++++ Material supplied ++++

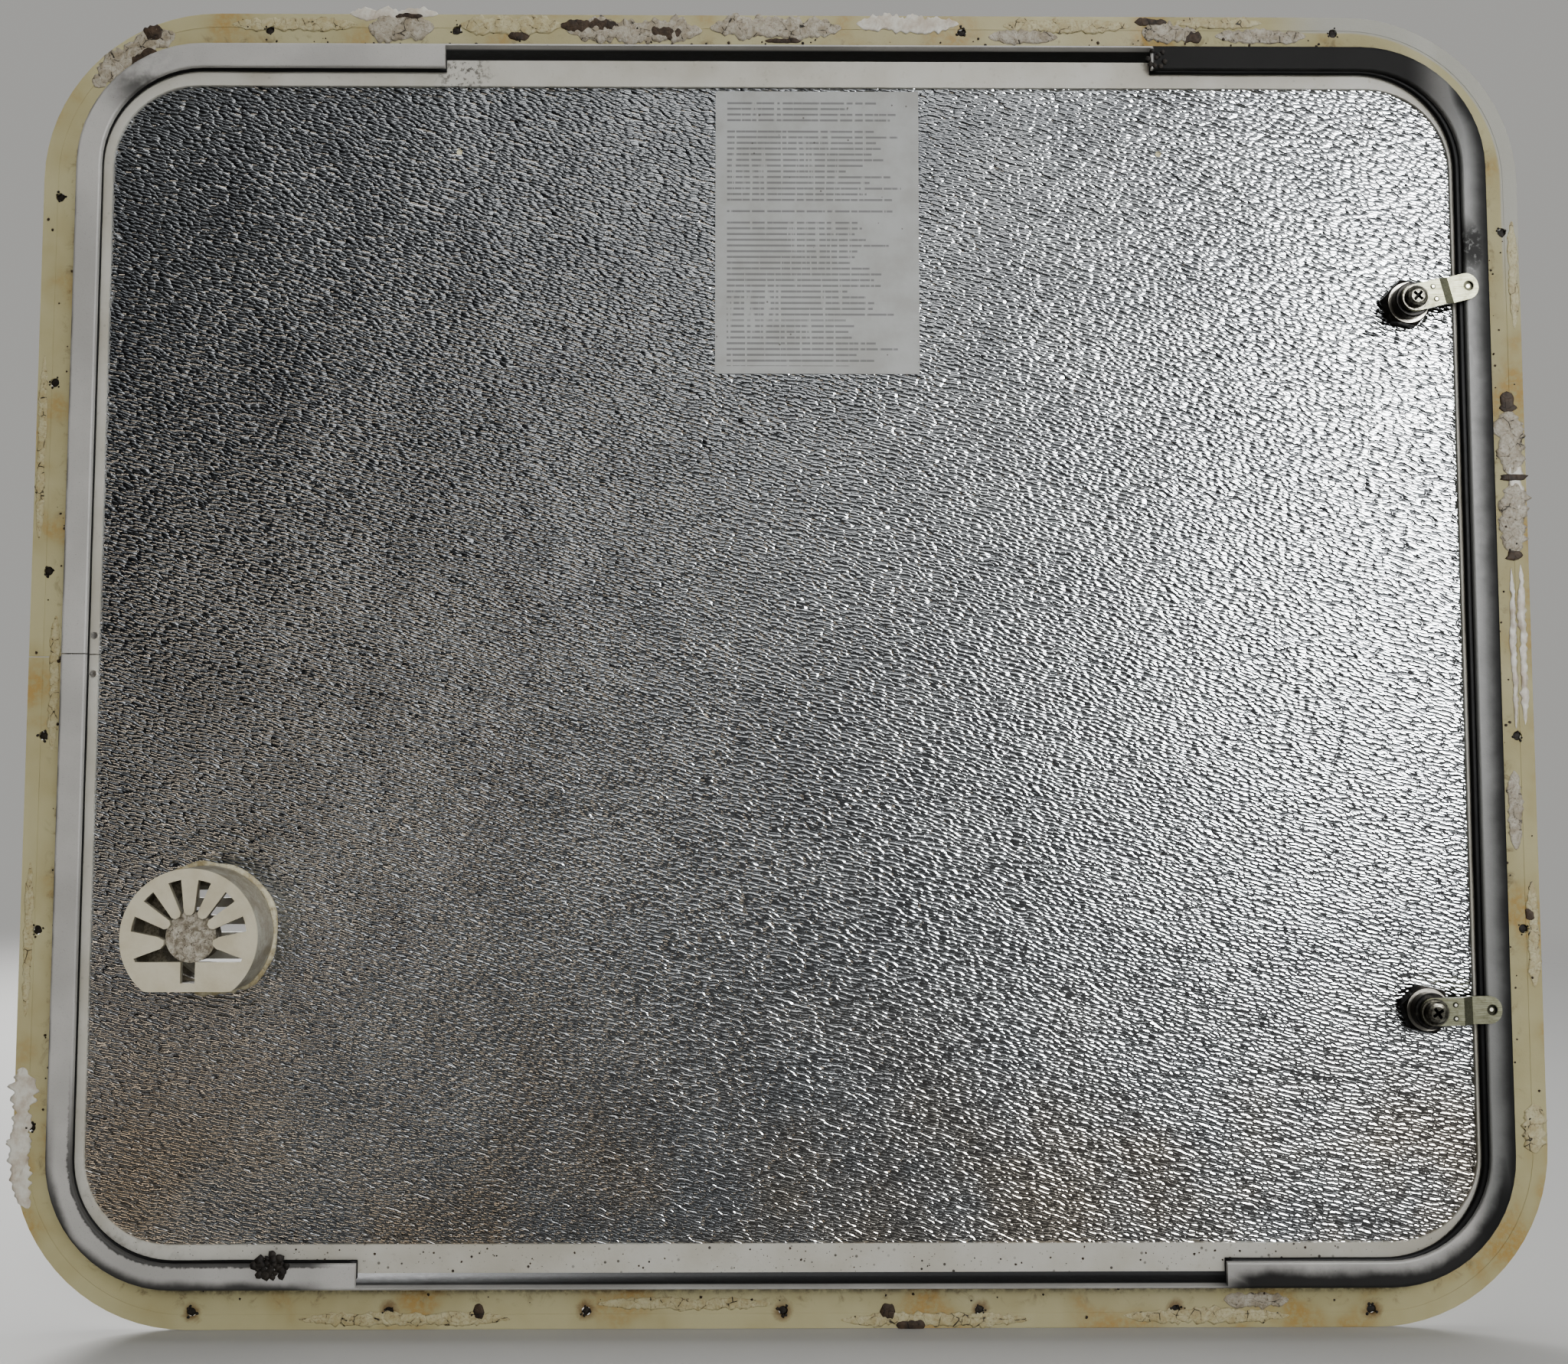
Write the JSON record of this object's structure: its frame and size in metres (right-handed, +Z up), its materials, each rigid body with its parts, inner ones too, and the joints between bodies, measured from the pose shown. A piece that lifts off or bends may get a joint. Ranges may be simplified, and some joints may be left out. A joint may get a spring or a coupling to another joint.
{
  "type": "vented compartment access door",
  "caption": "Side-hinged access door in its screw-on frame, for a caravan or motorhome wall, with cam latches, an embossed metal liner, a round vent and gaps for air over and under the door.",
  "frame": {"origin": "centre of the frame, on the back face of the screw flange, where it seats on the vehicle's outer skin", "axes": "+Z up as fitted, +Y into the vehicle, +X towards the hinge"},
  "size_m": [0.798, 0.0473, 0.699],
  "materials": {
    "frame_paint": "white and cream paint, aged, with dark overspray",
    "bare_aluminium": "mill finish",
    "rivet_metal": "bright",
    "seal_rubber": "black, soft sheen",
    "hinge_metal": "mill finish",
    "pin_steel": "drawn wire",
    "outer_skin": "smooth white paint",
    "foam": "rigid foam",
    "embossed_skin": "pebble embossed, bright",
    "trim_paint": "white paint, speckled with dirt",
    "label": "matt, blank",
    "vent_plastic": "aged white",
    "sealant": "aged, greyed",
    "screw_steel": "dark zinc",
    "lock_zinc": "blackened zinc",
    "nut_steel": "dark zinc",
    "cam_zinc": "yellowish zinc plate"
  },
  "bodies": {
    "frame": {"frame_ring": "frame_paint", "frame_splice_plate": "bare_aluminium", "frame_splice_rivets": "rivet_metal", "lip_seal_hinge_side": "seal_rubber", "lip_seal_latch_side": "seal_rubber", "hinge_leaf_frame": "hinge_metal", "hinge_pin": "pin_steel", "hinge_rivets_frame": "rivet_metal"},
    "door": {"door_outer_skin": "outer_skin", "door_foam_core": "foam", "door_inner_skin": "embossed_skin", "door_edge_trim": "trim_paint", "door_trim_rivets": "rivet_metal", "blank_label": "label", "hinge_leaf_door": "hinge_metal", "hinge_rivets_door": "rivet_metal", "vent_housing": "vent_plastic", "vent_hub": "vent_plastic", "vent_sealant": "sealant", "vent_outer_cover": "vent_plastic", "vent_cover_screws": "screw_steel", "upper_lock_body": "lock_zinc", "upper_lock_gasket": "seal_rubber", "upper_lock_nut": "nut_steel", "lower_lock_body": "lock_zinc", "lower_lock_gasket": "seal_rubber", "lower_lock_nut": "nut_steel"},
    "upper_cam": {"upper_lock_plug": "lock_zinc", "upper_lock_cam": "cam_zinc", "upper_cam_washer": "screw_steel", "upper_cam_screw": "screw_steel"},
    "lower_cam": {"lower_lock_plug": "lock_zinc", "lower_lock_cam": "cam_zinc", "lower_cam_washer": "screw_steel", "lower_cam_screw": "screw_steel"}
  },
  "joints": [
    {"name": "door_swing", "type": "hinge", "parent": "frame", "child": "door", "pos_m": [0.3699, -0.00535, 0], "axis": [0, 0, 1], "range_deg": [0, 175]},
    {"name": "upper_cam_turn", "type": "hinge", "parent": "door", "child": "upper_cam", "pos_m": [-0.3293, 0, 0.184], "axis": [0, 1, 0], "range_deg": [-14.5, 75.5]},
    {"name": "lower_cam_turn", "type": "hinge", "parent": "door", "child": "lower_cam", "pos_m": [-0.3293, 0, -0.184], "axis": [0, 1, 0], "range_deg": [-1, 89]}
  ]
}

++++
++++ Material supplied ++++

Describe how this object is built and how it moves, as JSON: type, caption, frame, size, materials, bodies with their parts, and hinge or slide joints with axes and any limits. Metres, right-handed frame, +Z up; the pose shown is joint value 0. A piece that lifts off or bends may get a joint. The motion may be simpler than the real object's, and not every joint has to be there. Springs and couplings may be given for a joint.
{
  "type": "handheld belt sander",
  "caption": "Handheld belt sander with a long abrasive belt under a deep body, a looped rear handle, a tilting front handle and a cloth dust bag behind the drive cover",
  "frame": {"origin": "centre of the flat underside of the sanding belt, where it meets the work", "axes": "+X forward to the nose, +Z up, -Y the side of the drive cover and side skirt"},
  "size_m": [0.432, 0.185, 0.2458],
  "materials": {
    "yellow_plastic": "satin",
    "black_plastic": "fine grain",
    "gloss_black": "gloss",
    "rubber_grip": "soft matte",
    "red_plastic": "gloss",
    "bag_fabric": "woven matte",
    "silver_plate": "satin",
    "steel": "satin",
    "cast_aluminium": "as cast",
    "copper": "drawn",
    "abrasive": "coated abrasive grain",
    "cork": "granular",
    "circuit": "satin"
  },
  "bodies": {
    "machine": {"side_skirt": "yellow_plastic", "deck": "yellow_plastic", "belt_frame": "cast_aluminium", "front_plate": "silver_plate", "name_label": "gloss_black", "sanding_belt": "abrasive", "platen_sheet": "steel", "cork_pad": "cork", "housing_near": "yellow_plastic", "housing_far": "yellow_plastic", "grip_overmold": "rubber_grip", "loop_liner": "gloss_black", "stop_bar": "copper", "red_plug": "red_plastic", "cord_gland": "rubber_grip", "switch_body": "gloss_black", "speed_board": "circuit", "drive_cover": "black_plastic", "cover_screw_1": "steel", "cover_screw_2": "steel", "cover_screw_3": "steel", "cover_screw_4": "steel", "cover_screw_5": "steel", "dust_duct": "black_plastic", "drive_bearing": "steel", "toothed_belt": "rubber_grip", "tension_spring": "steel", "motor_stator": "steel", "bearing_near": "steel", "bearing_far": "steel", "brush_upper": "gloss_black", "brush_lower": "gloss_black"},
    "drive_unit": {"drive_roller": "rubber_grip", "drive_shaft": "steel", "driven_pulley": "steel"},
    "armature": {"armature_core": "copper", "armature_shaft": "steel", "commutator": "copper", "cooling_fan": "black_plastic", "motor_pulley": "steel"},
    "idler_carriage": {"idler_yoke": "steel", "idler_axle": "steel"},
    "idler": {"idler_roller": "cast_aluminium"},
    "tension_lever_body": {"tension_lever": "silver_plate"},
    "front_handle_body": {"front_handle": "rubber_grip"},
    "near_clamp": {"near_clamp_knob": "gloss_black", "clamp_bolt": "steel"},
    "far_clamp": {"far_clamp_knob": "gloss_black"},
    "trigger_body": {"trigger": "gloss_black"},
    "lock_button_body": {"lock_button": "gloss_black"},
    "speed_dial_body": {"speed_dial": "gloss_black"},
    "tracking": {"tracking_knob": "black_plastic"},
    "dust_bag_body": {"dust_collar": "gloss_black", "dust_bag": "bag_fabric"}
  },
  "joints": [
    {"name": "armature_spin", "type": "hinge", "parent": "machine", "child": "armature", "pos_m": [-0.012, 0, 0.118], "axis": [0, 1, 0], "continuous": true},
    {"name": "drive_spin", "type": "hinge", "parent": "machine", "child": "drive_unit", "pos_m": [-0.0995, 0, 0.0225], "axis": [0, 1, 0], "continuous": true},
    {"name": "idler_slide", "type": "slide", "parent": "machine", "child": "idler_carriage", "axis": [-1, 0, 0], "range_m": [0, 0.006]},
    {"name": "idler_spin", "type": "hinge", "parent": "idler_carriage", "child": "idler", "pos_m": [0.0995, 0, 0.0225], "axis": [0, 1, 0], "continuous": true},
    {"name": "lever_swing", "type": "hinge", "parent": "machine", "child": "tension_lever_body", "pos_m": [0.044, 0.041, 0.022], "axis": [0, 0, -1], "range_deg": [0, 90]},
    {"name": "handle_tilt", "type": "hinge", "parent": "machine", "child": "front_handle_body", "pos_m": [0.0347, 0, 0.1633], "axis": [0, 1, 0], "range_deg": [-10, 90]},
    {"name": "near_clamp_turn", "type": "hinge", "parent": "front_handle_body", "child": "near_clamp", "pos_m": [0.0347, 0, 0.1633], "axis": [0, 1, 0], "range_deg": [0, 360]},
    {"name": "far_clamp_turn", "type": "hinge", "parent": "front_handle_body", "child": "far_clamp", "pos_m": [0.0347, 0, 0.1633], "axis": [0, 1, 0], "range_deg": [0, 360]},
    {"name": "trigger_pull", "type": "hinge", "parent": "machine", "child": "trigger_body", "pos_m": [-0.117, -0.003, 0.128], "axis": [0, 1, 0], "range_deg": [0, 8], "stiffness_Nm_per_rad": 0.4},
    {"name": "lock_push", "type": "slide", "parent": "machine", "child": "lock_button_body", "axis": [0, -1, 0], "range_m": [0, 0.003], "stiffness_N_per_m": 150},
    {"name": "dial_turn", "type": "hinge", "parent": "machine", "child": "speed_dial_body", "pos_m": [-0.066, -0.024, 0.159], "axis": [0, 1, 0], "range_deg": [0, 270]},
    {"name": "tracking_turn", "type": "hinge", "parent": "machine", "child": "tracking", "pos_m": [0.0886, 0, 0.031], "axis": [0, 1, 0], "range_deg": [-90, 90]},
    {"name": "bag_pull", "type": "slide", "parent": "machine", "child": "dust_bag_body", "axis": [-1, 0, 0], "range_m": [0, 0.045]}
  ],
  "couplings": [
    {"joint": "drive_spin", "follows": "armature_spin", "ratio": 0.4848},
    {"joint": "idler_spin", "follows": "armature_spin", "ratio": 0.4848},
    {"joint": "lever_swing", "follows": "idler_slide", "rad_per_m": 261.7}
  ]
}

++++

Problem description: Among the lines of the listing, how many hold the string "rigid"? Respond with only the number.

Complete response: 2